THE MARVELOUS WONDERETTES: DREAM ONBy Roger Bean
Granbury Theatre Company
Director – Brian Lawson
Music Director – Jamie Deel
Choreographer – Brooke Goodson
Stage Manager – Cessany Ford
Set Designer – Kerri Pavelick
Costume Designer – Emily Warwick
Sound Designer – Joshua Carpenter
Light Designer – Kalani Morrissette
Assistant Light Designer – Whitney Shearon
Propmaster – Gaylene Carpenter
Betty Jean: Kelly Nickell
Cindy Lou: Caitlan Leblo
Missy: Emily Warwick
Suzy: Amber Lanning
Reviewed Performance: 9/23/2017
Reviewed by Jeri Tellez, Associate Critic for John Garcia's THE COLUMN
Brian Lawson did a magnificent job keeping the show balanced and well timed. Each character was unique, but they worked together to create a perfect ensemble. The pace of the show was just right; feeling neither rushed nor slow, and made time stand still.

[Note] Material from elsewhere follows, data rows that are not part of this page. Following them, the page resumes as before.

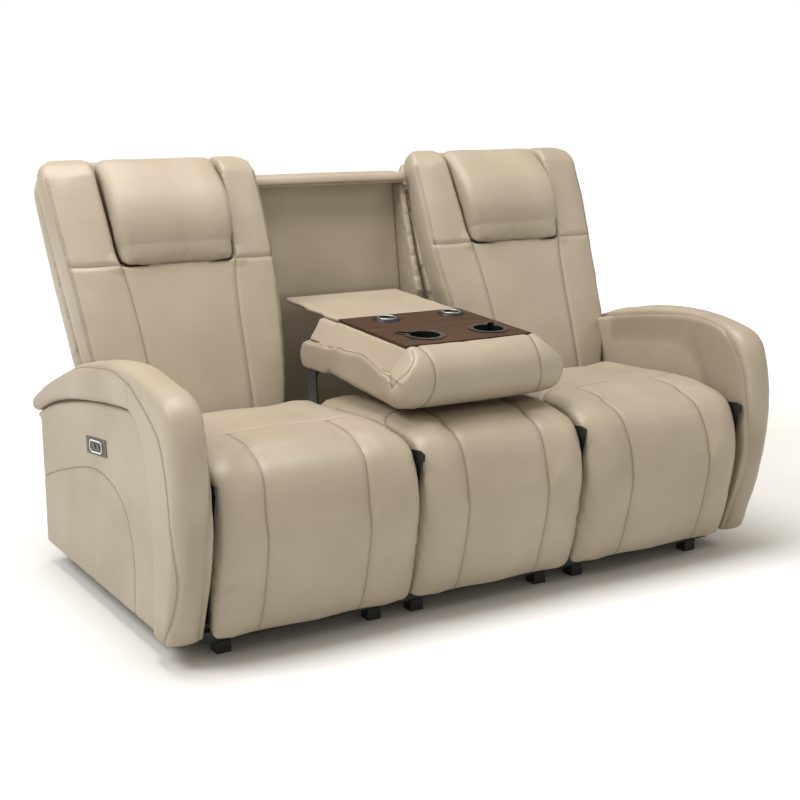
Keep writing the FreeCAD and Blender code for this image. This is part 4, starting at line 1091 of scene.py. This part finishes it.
def rolled(point):
    """Fuller front corners, side rolls that climb over the tray, lower front corners."""
    along, up = console_place(point)
    outer = ramp(abs(point.x) / MM, 196, 30)
    point.x *= 1 + FRONT_WIDENING * ramp(along, -300, -140)
    top = ramp(up, 40, 40) * ramp(up, 120, -25)
    point.z += ROLL_LIFT * hump(along, -410, -260, 40) * outer * top * MM
    low = ramp(up, 40, -40)
    point.z -= FRONT_DROP * hump(along, -520, -390, -120) * outer * low * MM
    return point


def charger_ring(name, x):
    """A thin light ring on a wireless charger."""
    only_none()
    bpy.ops.mesh.primitive_torus_add(
        location=console_point(x, RING_ALONG, RING_UP), rotation=(CONSOLE_TILT, 0, 0),
        major_radius=RING_RADIUS, minor_radius=RING_THICK, major_segments=48, minor_segments=10)
    ring = bpy.context.object
    ring.name = name
    bpy.ops.object.transform_apply(location=True, rotation=True, scale=True)
    finish_piece(ring, FINISH["aluminium"])
    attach(ring, "console")


class SOFA_OT_console(bpy.types.Operator):
    """Makes the console's padding, tray, rear flap and trims"""
    bl_idname = "sofa.console"
    bl_label = "Make Console"

    def execute(self, context):
        plates = (console_slabs("cheek", CHEEK, CHEEK_SIDES, CHEEK_THICK) +
                  console_slabs("filler", FILLER, FILLER_SIDES, FILLER_THICK))
        pad = padding("console_cushion", ["console_pad"], sizes().trim_voxel, 4,
                      sizes().puff * 0.7, extras=plates)
        reshape(pad, rolled)
        reshape(pad, lowered_corners(0))
        relax(pad, 0.5, 12, keep=away_from_corners)
        seams = []
        for side in (-1, 1):
            seams.append([console_point(side * CONSOLE_SIDE, *spot) for spot in SIDE_SEAM])
            seams.append([console_point(side * (CONSOLE_SIDE - 0.5 * (up - 60)), along, up)
                          for along, up in CORNER_SEAM])
            seams.append([console_point(side * x, along, up) for x, along, up in FRONT_SEAM])
        trim = sew(pad, seams, 0.003, 0.008)
        fit(pad, [trim], ["console"], ["console_pad"])

        tray = copy_of("console_tray_cover", "console_tray")
        even_mesh(tray, TRAY_VOXEL)
        relax(tray, 0.5, 4)
        reshape(tray, lowered_corners(TRAY_MARGIN))
        fit(tray, [], ["console"], ["console_tray"])

        for name, x in RINGS:
            charger_ring(name, x)

        flap = padding("console_flap", ["console_deck"], FLAP_VOXEL, 3, 0.0)
        fit(flap, [], ["console"], ["console_deck"])
        return {"FINISHED"}


# Stage: the floor, the light and the camera solved from the photograph

FLOOR_SIZE = 200
FLOOR_TONES = ((0.84, 0.84, 0.84), (0.86, 0.86, 0.86))
FAR_GLOW = {"From Min": 1.2, "From Max": 4.5, "To Min": 0.0, "To Max": 0.72}
ROOM_LIGHT, SEEN_SKY = (0.46, 0.42, 0.345), (1, 1, 1)
# Name, place, watts and size
LAMPS = (("top", (-0.5, -0.1, 4.3), 150, 2.4), ("left", (-3.5, -0.1, 3.9), 112, 2.0),
         ("right", (3.2, -2.8, 3.2), 22, 1.2))
LAMP_AIM = Vector((0, 0, 0.5))
FOCAL_SHARE, SENSOR = 1419.9 / 800, 36
CAMERA_PLACE = (-1.9817, -3.2470, 1.2865)
CAMERA_DOWN, CAMERA_TURN = 12.424, -31.267


class SOFA_OT_stage(bpy.types.Operator):
    """Sets the floor, the lights and the camera"""
    bl_idname = "sofa.stage"
    bl_label = "Set Stage"

    def execute(self, context):
        only_none()
        bpy.ops.mesh.primitive_plane_add(size=FLOOR_SIZE, location=(0, 0, 0))
        floor = bpy.context.object
        floor.name = "studio_floor"
        material, tree, shader, place = start_material("Pale floor")
        reach = node_of(tree, "ShaderNodeVectorMath", {0: place}, operation="LENGTH")
        glow = node_of(tree, "ShaderNodeMapRange", {"Value": reach.outputs["Value"], **FAR_GLOW},
                       interpolation_type="SMOOTHSTEP")
        cloud = noise(tree, place, 0.8, 2.0, 0.5)
        feed(tree, shader, {
            "Base Color": colour_between(tree, cloud, *FLOOR_TONES), "Roughness": 0.8,
            "Specular IOR Level": 0.1, "Emission Color": (0.90, 0.96, 1.0, 1),
            "Emission Strength": glow.outputs["Result"]})
        floor.data.materials.append(material)

        scene = bpy.context.scene
        scene.world = bpy.data.worlds.new("Studio")
        scene.world.use_nodes = True
        tree = scene.world.node_tree
        seen = node_of(tree, "ShaderNodeLightPath").outputs["Is Camera Ray"]
        feed(tree, tree.nodes["Background"], {
            "Color": colour_between(tree, seen, ROOM_LIGHT, SEEN_SKY), "Strength": 1.0})
        for name, spot, power, size in LAMPS:
            light = bpy.data.lights.new(name, "AREA")
            light.energy = power
            light.size = size
            lamp = add(name, light)
            lamp.location = spot
            lamp.rotation_euler = (LAMP_AIM - Vector(spot)).to_track_quat("-Z", "Y").to_euler()

        lens = bpy.data.cameras.new("camera")
        lens.lens = FOCAL_SHARE * SENSOR
        lens.sensor_width = SENSOR
        lens.sensor_fit = "HORIZONTAL"
        lens.clip_end = 100
        camera = add("camera", lens)
        camera.location = CAMERA_PLACE
        camera.rotation_euler = (math.radians(90 - CAMERA_DOWN), 0, math.radians(CAMERA_TURN))
        scene.camera = camera
        scene.view_settings.view_transform = "Standard"
        return {"FINISHED"}


class SOFA_PT_sidebar(bpy.types.Panel):
    """Lists the steps that build the sofa"""
    bl_idname = "SOFA_PT_sidebar"
    bl_label = "Sofa"
    bl_space_type = "VIEW_3D"
    bl_region_type = "UI"
    bl_category = "Sofa"

    def draw(self, context):
        layout = self.layout
        for group in (context.scene.sofa_sizes, context.scene.sofa_colours):
            for name in group.__annotations__:
                layout.prop(group, name)
        for step in STEPS:
            layout.operator(step.bl_idname)


STEPS = (SOFA_OT_finishes, SOFA_OT_arms, SOFA_OT_seats, SOFA_OT_backs, SOFA_OT_centre_back,
         SOFA_OT_console, SOFA_OT_stage)
CLASSES = (SofaSizes, SofaColours, *STEPS, SOFA_PT_sidebar)


def register():
    """Makes the settings, operators and panel known to Blender."""
    for each in CLASSES:
        bpy.utils.register_class(each)
    bpy.types.Scene.sofa_sizes = bpy.props.PointerProperty(type=SofaSizes)
    bpy.types.Scene.sofa_colours = bpy.props.PointerProperty(type=SofaColours)


def unregister():
    """Takes them out again."""
    del bpy.types.Scene.sofa_sizes
    del bpy.types.Scene.sofa_colours
    for each in reversed(CLASSES):
        bpy.utils.unregister_class(each)


def main():
    """Builds the sofa step by step."""
    register()
    bpy.ops.sofa.finishes()
    bpy.ops.sofa.arms()
    bpy.ops.sofa.seats()
    bpy.ops.sofa.backs()
    bpy.ops.sofa.centre_back()
    bpy.ops.sofa.console()
    bpy.ops.sofa.stage()


if __name__ == "__main__":
    main()
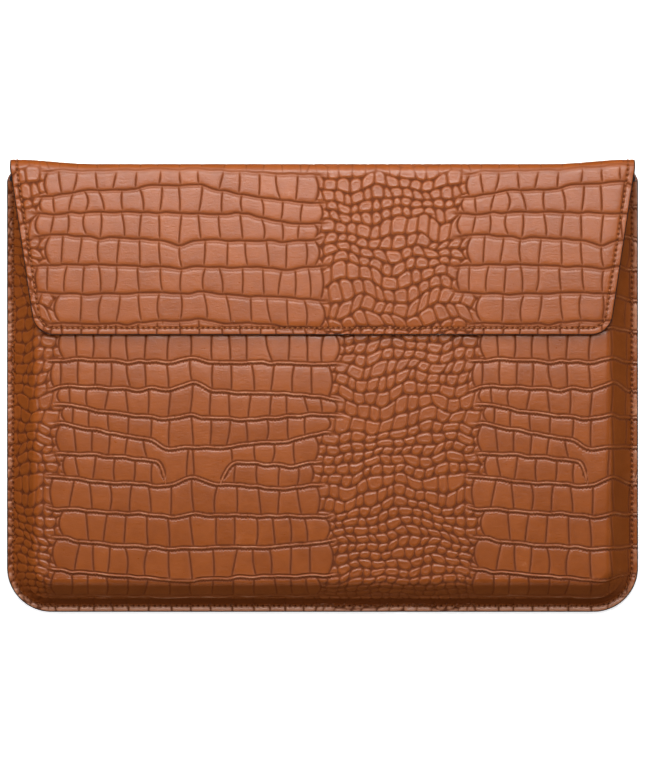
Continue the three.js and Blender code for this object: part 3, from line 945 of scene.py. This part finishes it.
def skin_fill(low, high):
    """Places for the points of a face inside the skin: close together round the folds and edges."""
    edges = np.array([1.2, 2.6, 4.2, 6, 8.2, 11])
    xs = np.arange(-160, 161, 8.0)
    folds = np.concatenate([np.arange(0, 8.5, 0.8) + PATH.back, np.arange(0, 8.5, 0.8) + PATH.spine_top])
    vs = np.concatenate([np.arange(low + 4, high - 3, 8.0), folds, high - edges])
    vs = np.unique(np.round(vs[(vs > low + 1) & (vs < high - 1)], 3))
    sides = np.concatenate([np.stack([skin_half(vs) - edge, vs], 1) for edge in edges])
    return np.concatenate([lattice(xs, vs), sides, sides * [-1, 1]])


def build_skin(name, low, high, step, ends, plate, materials):
    """Part of the skin, from low to high along it, with its embossing on the outside."""
    surface = SkinSurface()
    flat, index, inner = skin_grid(low, high, step, ends)
    moves = plate.snapping(-flat[:, 0], flat[:, 1]) * [-1, 1]
    flat += np.where(inner[:, None], moves, 0)
    height, groove, tone = plate.relief(-flat[:, 0], flat[:, 1])
    inset = edge_inset(flat[:, 0], flat[:, 1])
    height = height * smoothstep(np.abs(flat[:, 1] - PATH.middle), 0.2, 1.2)
    stretched = smoothstep(flat[:, 1], PATH.back - 2, PATH.back + 3)
    stretched *= 1 - smoothstep(flat[:, 1], PATH.flap - 1, PATH.flap + 4)
    height = height * (1 - 0.75 * stretched)
    groove = groove * (1 - 0.6 * stretched)
    cut, hole = seam_cut(inset - FLAP_SEAM_INSET, seam_distance(flat[:, 0], flat[:, 1]))
    height = height + cut - 0.3 * bell(inset, 0.4)
    groove = np.maximum(groove, hole)
    points, normal, _ = surface.place(flat)
    points = points + normal * height[:, None]
    triangles = facing(flat, grid_triangles(index, height), -1)

    def inner_face(places):
        base, out, pressed = surface.place(places)
        return base - out * (LEATHER + 1.05 * pressed)[:, None]

    painted = inset[triangles].max(axis=1) < PAINTED + 0.02
    points, triangles, part = close_sheet(flat, points, triangles, inner_face, skin_fill(low, high))
    part[: len(painted)][painted] = 1
    return leather_mesh(name, points, triangles, part, groove, tone, materials)


SEAM_RADIUS = FLAP_RADIUS - FLAP_SEAM_INSET
SEAM_TURN = math.pi / 2 - LEAN
SIDE_START = FLAP_CORNER_X + SEAM_RADIUS * SEAM_TURN


def seam_distance(x, v):
    """Distance along the skin's seam from the middle of the nearer end, for spacing its stitches."""
    flap_y = FOLD_Y - (v - PATH.flap)
    dx, dy = np.abs(x) - FLAP_CORNER_X, FLAP_CORNER_Y - flap_y
    angle = np.arctan2(np.maximum(dx, 0), np.maximum(dy, 1e-9))
    corner = FLAP_CORNER_X + SEAM_RADIUS * np.minimum(angle, SEAM_TURN)
    side = SIDE_START - dy / math.cos(LEAN)
    on_flap = np.where(dx <= 0, np.abs(x), np.where(dy > 0, corner, side))
    back = rim_distance(x, BOTTOM_Y + v, HALF_WIDTH, BOTTOM_Y, BOTTOM_RADIUS, FLAP_SEAM_INSET)
    return np.where(v > PATH.middle, on_flap, back)


# ---------------------------------------------------------------- stitches


def front_seam_point(s):
    x, y = rim_point(s, SEAM_INSET)
    return FrontSurface().place(np.stack([x, y], 1))[:2]


def mouth_seam_point(s):
    places = np.stack([s, np.full(len(s), MOUTH_Y - MOUTH_SEAM)], 1)
    return FrontSurface().place(places)[:2]


def back_seam_point(s):
    x, y = rim_point(s, FLAP_SEAM_INSET)
    v = y - BOTTOM_Y
    upper = v > BOTTOM_RADIUS
    x = np.where(upper, np.sign(s) * (skin_half(np.minimum(v, PATH.flap)) - FLAP_SEAM_INSET), x)
    return SkinSurface().place(np.stack([x, v], 1))[:2]


def flap_seam_point(s):
    distance = np.abs(s)
    angle = np.clip((distance - FLAP_CORNER_X) / SEAM_RADIUS, 0, SEAM_TURN)
    y = FLAP_CORNER_Y - SEAM_RADIUS * np.cos(angle)
    y = np.where(distance > SIDE_START, FLAP_CORNER_Y + (distance - SIDE_START) * math.cos(LEAN), y)
    x = np.minimum(distance, FLAP_CORNER_X) + SEAM_RADIUS * np.sin(angle)
    side = flap_side(np.minimum(y, FOLD_Y)) - FLAP_SEAM_INSET / math.cos(LEAN)
    x = np.where(distance > SIDE_START, side, x)
    return SkinSurface().place(np.stack([np.sign(s) * x, PATH.flap + FOLD_Y - y], 1))[:2]


STITCH_LENGTH = 2.0
STITCH_RADIUS = 0.34
STITCH_DIP = 0.42  # how far its ends go down into their holes


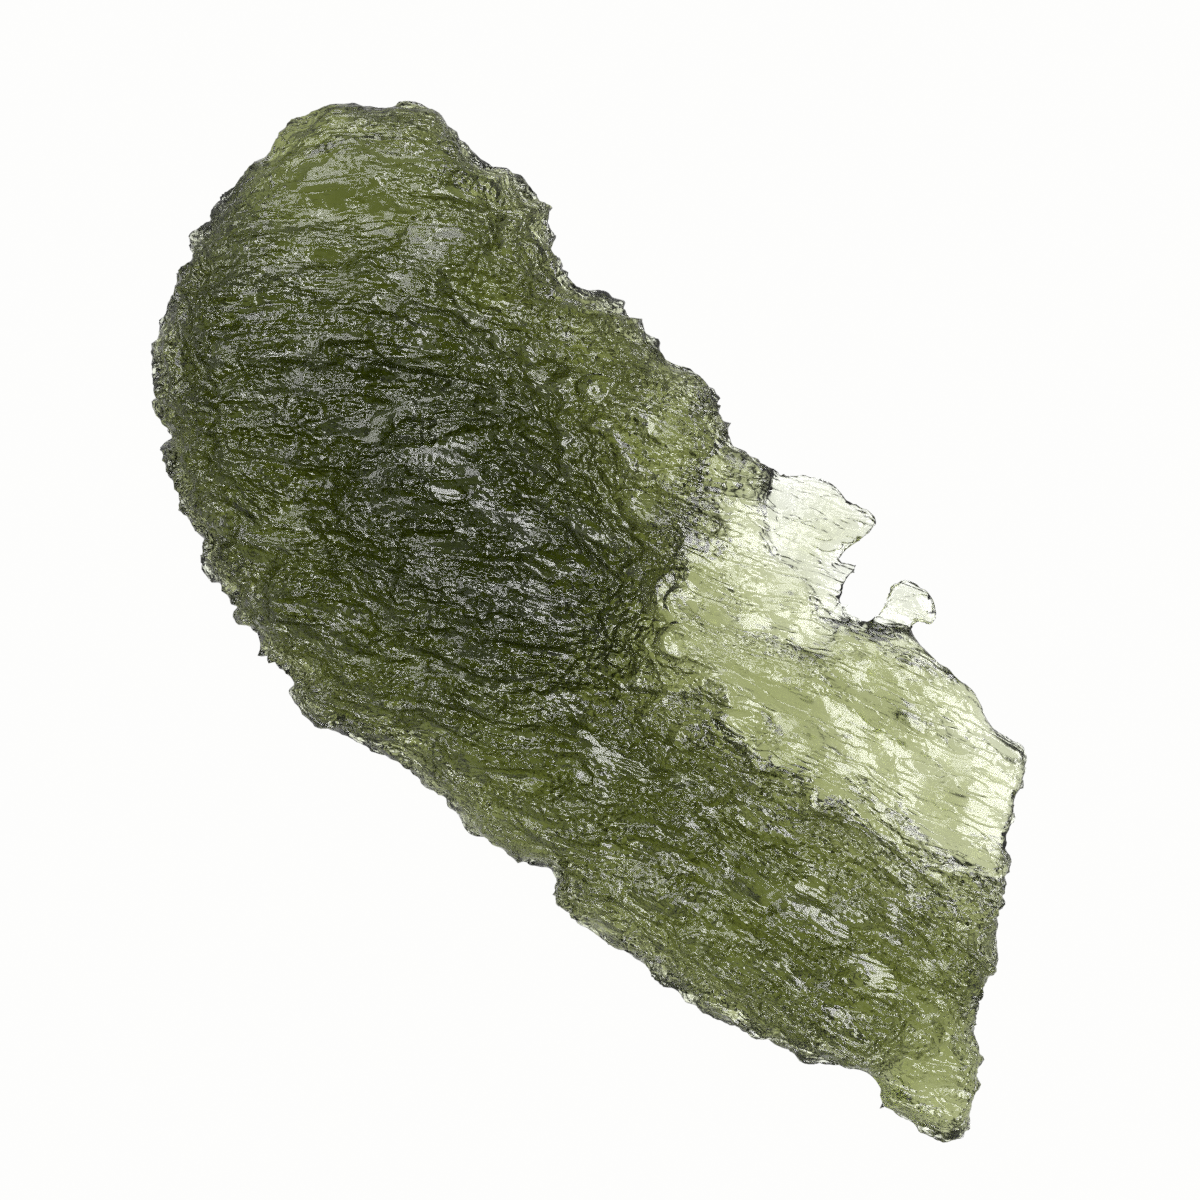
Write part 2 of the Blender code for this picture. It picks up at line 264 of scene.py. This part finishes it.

The first act was set in 1969 at the Wonderettes' alma mater, Springfield High (go Chipmunks!) at the retirement celebration of beloved Mrs. McPherson. Mrs. McPherson, as well as a few other featured characters, are surprise appearances that are a delight to the audience. The second act was 9 years later, at the girls' 20 year high school reunion.
All four leads were reprising their roles from The Marvelous Wonderettes, and the chemistry among the group was obvious. Their voices were pure and rich. Each character had their time to shine, and shine they did. Music Director Jamie Deel brought the girls into perfect, graceful harmony. The balance between vocals and the band was spot on.
As Suzy, Amber Lanning was perky and fun to watch. Suzy was the stereotypical bleach blonde with perfect hair, who married her high school sweetheart (and the couple also happened to be prom king and queen.) Lanning played the part superbly, being perfectly ditzy, but still bringing depth to the character.
Missy, portrayed by Emily Warwick, was the mother hen of the group. She too married her high school love and the couple was happily raising a family. Warwick's voice was like butter, and her solos were absolutely glorious. She brought Missy to life beautifully.
Kelly Nickell was charming and funny as Betty Jean. Her on-again off-again relationship with her high school beau left a definite bitterness that became evident in the most comical expressions. She had the audience laughing but still sympathetic to her plight.
The most touching moment of the night was when Caitlan Leblo, as Cindy Lou, sang the Karen Carpenter hit, Groupie (Superstar). Cindy Lou's pain was evident, and Leblo's stunning alto drew me in the way few performers have.
Brooke Goodson's choreography brought the 60s and 70s to life flawlessly. The 60s were bouncy and cute, and the 70s included disco moves I remember doing myself. All that was missing was John Travolta in a white leisure suit.
Kerri Pavelick's sets were the epitome of 60s flower power and 70s disco. They included nice touches, such as running lights on the steps, large multi-layered flowers on the wall (think The Dating Game) and a magnificent metallic fringe curtain.
Warwick was also the costume designer, and she did a fabulous job. Each set of costumes was constructed from coordinating fabric and patterns, maintaining each girl's signature color. The addition of an identical fabric in all four of the 70s costumes was a nice touch. I don't know how long she had to search for a fabric that had all four colors, as well as a 70s feel. The styles were perfect for the two eras, with details that showed the thought and effort contributed by Warwick and her crew of costumers.
Light designers Kalani Morrissette and Whitney Shearon had a big job, but were up to the challenge. They provided a variety of effects and color palettes that kept the show interesting, and also provided a way for Suzy's husband, “the light board operator”, to communicate. Having done light design myself, I appreciate the time and trouble it must have taken to be subtle yet appropriately noticeable.
There wasn't a lot of demand for sound design during the show, but Joshua Carpenter's sound track during intermission was nothing short of genius. It included clips from television shows, popular music and news broadcasts that took you through the nine year gap between acts. This part of the evening was just as nostalgic as the actual musical.
In the same fashion, props design was minimal, but what props were provided by Gaylene Carpenter were just right. Particularly delightful was the framed certificate of recognition for Mrs. McPherson. The Marvelous Wonderettes: Dream On is a must see. I highly recommend including this hand-clapping pleasure in your plans for the next two weekends.